What just I explained: the number of equations becomes larger than the
number of unknowns as the attacker sees more ciphertext with known
plaintext. The system is likely to be solvable as soon as the attacker
has as many equations as unknowns, but, as I just quoted Maaartin
explaining, the attacker typically wants lots of ciphertext.

It is necessary to start from plaintext and
ciphertext, via the equation that link them together, to trace the
exact path of the "influence" of plaintet and ciphertext on the
parameters of the PRNGs involved, isn't it?

So why have you not tried that already? What stops you other than your
unwillingness to put forth a serious effort?

I'll give you an example: One of the PRNG's I suggested you might look
at was a lagged Fibonacci generator. Knuth suggests one which he calls
an "additive generator" in AoCP section 3.2.2, with lags of 24 and 55.
It uses arithmetic mod 2**word_size, so it is convenient for
generating the 32-bit words of the Shen-Hill matrix. The PRNG is "not
too poor" in the sense that it passes statistical tests, so it meats
your stated requirements.

The generator has 55 words in its state, call them X_0 through X_54,
thus as the attacker we starts with 55 unknowns, and no equations. To
set up the first pair of matrices requires, if I'm reading the
proposal correctly, 16 outputs from the PRNG, called g_0 ... g_15. The
PRNG from Knuth produces these as:

g_0 = X_0 + X_31 mod 2**32
g_1 = X_1 + X_32 mod 2**32
g_15 = X_15 + X_46 mod 2**32

That gives us 16 new unknowns but also 16 equations, so
(number_of_equations - number_of_unknowns) is still 55.

The 16 matrix entries are used to encrypt 8 words of 32 bits, and
since the attacker has known plaintext, that gives him 8 more
equations with no more unknowns. So after the first block of 8 words,
(equations - unknowns) drops to 47.

To encrypt the next 8 words takes the next 16 outputs from the PRNG to
form Shen-Hill matrix entires, which gives us 16 new unknowns and 16
new equations. The ciphertext and known plaintext again give us 8 more
equations and no more unknowns, so after the second block of 8 words,
(equations - unknowns) is 39.

As we might expect, (equations - unknowns) drops by 8 for each 8-word
block of ciphertext with known plaintext. After 7 blocks, (equations -
unknowns) is -1, and the system is likely to be uniquely solvable.
After 100 blocks the equations outnumber the unknowns by 745, so the
system will definitely be over-constrained and solvable.

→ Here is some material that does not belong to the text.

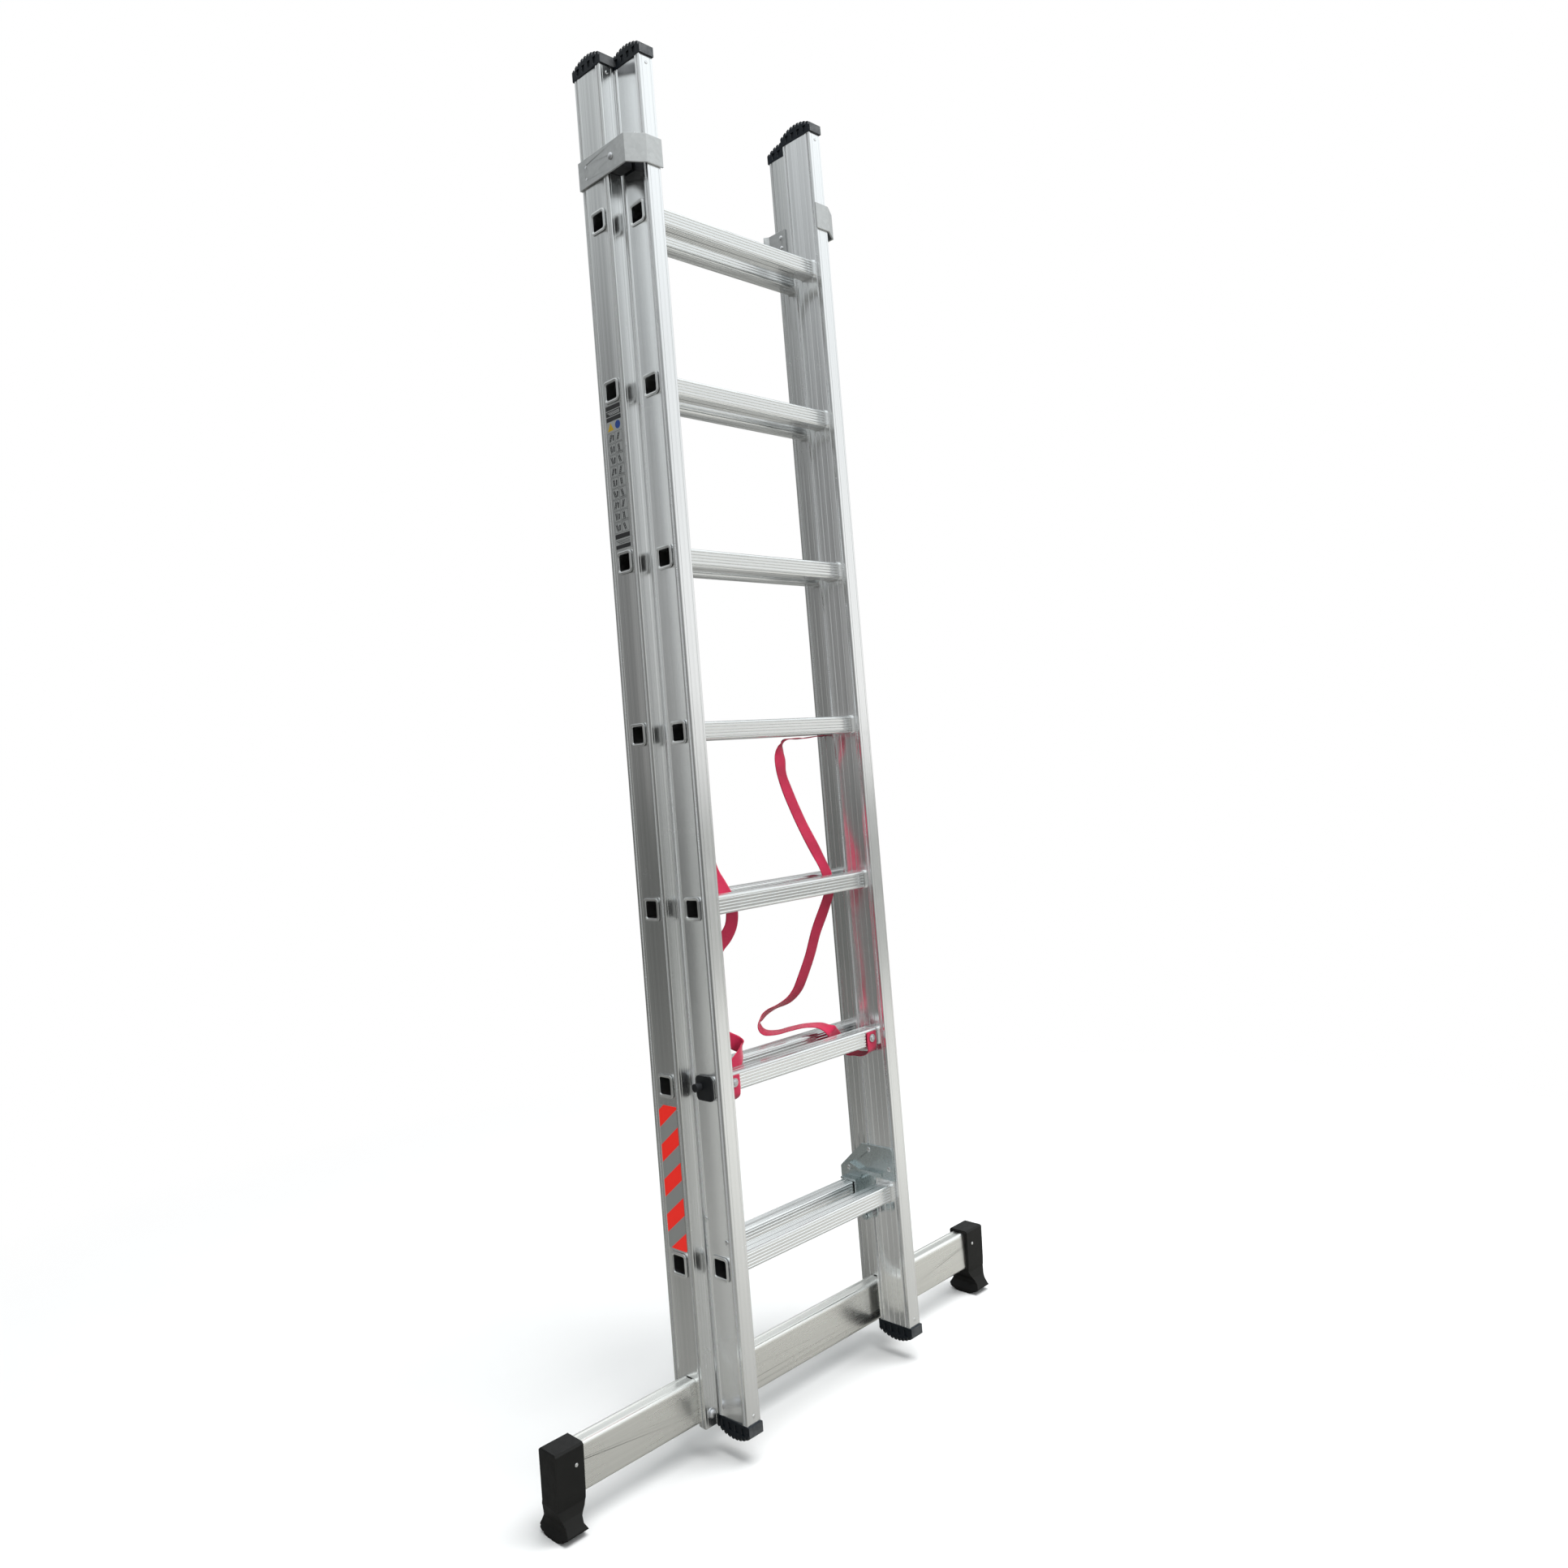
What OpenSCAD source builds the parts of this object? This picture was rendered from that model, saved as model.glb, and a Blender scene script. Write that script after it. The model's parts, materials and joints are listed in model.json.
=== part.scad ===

The equations describing the PRNG outputs are linear in the ring mod
2**32, and the operations in the the Shen-Hill matrix multiplication
are also mod 2**32, so all our equations are linear in same ring. The
attacker has nothing more to do than solve a system of simultaneous
linear equations.

Could you "formally"
demonstrate the "dominance" you meant?

Does there exist a cipher such that the number of unknowns is always
greater than the number of equations available to an attacker? Yes;
it's called the one-time pad. Your scheme is not such. Any cipher with
a bounded key size has a unicity distance, which is the amount of
ciphertext the attacker needs for the solution to be unique.

Mr. Shen, answers don't go away if you refuse to study them, and
they're not going to change just because you keep asking the same
questions over and over.

It would be entirely out of my fantasy to imagine my scheme could be
something to be compared to OTP.

Yet here you are deluding yourself into thinking the attacker can't
get enough equations to determine the unknowns.

But the word linearity "without" any
"qulifications" doesn't unconditionally equal to "solvability" or
"weakness in crypto", as I wrote previously.

Have you considered trying to learn about the subject before
attempting to teach about it? Mr. Shen, you've been proposing purely
linear cryptosystems for decades.

Every pupil learning
elementary math in schools knows that a linear equation having two
unknowns can't be solved or more exactly has no unique solution but
as a rule have a large number of feasible solutions.

That's why we explained to you, over and over, that the attacker uses
additional ciphertext / known plaintext. As still quoted above, "Any
cipher with a bounded key size has a unicity distance, which is the
amount of ciphertext the attacker needs for the solution to be
unique." Did you think you have some sort of exemption?

In the present
case with the equation C_i = g_0 + g_1*P_i  mod 2^32 g_0 and g_1
are the unknowns and, for a particular chosen value of g_0, there is
further an issue when P_i happens to be even. This state of affairs
is of course trivial and well-known. But the "triviality" doesn't
(unconditionally) translate to what one needs in the present context,
namely to obtain g_0 and g_1, or at the very least obtain frequency
distributions of g_0 and g_1 so as to somehow with these to attempt
to start predicting the parameters of the PRNGs. If there is not even
a dimmest indication of such paths to a crack, it doesn't "help" at all
simply to "claim" that the scheme is crakable. Certainly, anything
other than an OTP doesn't have perfect security and I would be among
the last persons to consider/imagine the scheme to be absolutely secure.
But the issue here is not a pure theoretical one but a practical one,
namely to look and find where there possibly may be "concrete" paths
(mathematical relations) that the analyst can "effectively" exploit:
As I said, I haven't yet seen any "concrete" indications at all in
this thread. (See also what I said concerning "dominance" above.)

Obviously, Mr. Shen, you did not see the concrete indications because
you did put forth a serious effort to understand the technical issues
people explained to you. You were offered many clues, both in this
thread and in the "Dynamic Hill cipher" thread. I suggested you start
by looking at a generator that is linear in the same field or ring as
the Shen-Hill matrix operations. We told you, repeatedly, that your
not-enough-equations argument fails as the attacker collects more
ciphertext with known plaintext.